Dengan kondisi perusahaan yang amburadul,  lantas bagaimana dengan kinerjanya?Ternyata perusahaan masih mampu membukukan keuntungan secara finansial. Bagi pemimpin perusahaan, hal ini tentu kabar bagus.  Paling tidak, ia bisa berdalih, “lihat, dengan gaya pengelolaan seperti ini perusahaan tetap berhasil meraih untung”. Yang menadi perrtanyaan, apakah kondisi ini bisa dipertahankan untuk jangka panjang?
Keuntungan finansial yang diraih dibangun di atas fondasi yang rapuh dengan mengorbankan pengelolaan SDM yang baik.

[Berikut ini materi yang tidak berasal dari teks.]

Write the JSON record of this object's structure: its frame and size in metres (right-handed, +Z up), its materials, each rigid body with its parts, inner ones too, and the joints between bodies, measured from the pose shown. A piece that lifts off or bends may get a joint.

Pertumbuhan berkelanjutan hanya mungkin dicapai apabila digerakkan oleh SDM yang kompeten dan berdedikasi.  Dalam hal ini, organisasi tidak punya pilihan. Pada level negara, keberhasilan Korea Selatan menjadi negara maju berpendapatan tinggi adalah berkat kesungguhannya membangun SDM melalui pendidikan yang bermutu.  Tanpa SDM yang mumpuni, perusahaan boleh jadi masih bisa menghasilkan keuntungan secara finansial, namun tanpa pertumbuhan yang berkualitas.
Perusahaan T boleh jadi berargumen, toh kita masih bisa menggait pelanggan. Namun jangan lupa, kita hidup di era persaingan yang makin terbuka. Pelanggan makin memiliki banyak pilihan. Jika tidak puas dengan yang satu, mereka dengan mudah pindah ke lain hati. Sekarag mereka masih loyal. Namun di masa depan, siapa yang dapat menjamin? Apalagi jika mereka melihat perusahaan lain yang lebih responsif.   Di samping itu, pesaing tentu tidak tidur. Mereka tentu akan berusaha mati-matian merebut pelanggan dari pesaing.
Penulis menganalogkan perusahaan T sebagai tim yang selalu berada di jajaran papan tengah  sebuah kompetisi liga sepakbola. Meski tidak sampai terdegradasi, tim sulit bersaing dengan tim papan atas. Prestasinya sama sekali tidak istimewa. Jika tidak berbenah, cepat atau lambat tim ini terancam terdegradasi. Apatah lagi tim-tim pesaing giat membenahi diri.  Lain ceritanya jika T memang telah puas hanya dengan posisi medioker. Namun bukankah hal ini bertentangan dengan cita-cita perusahaan?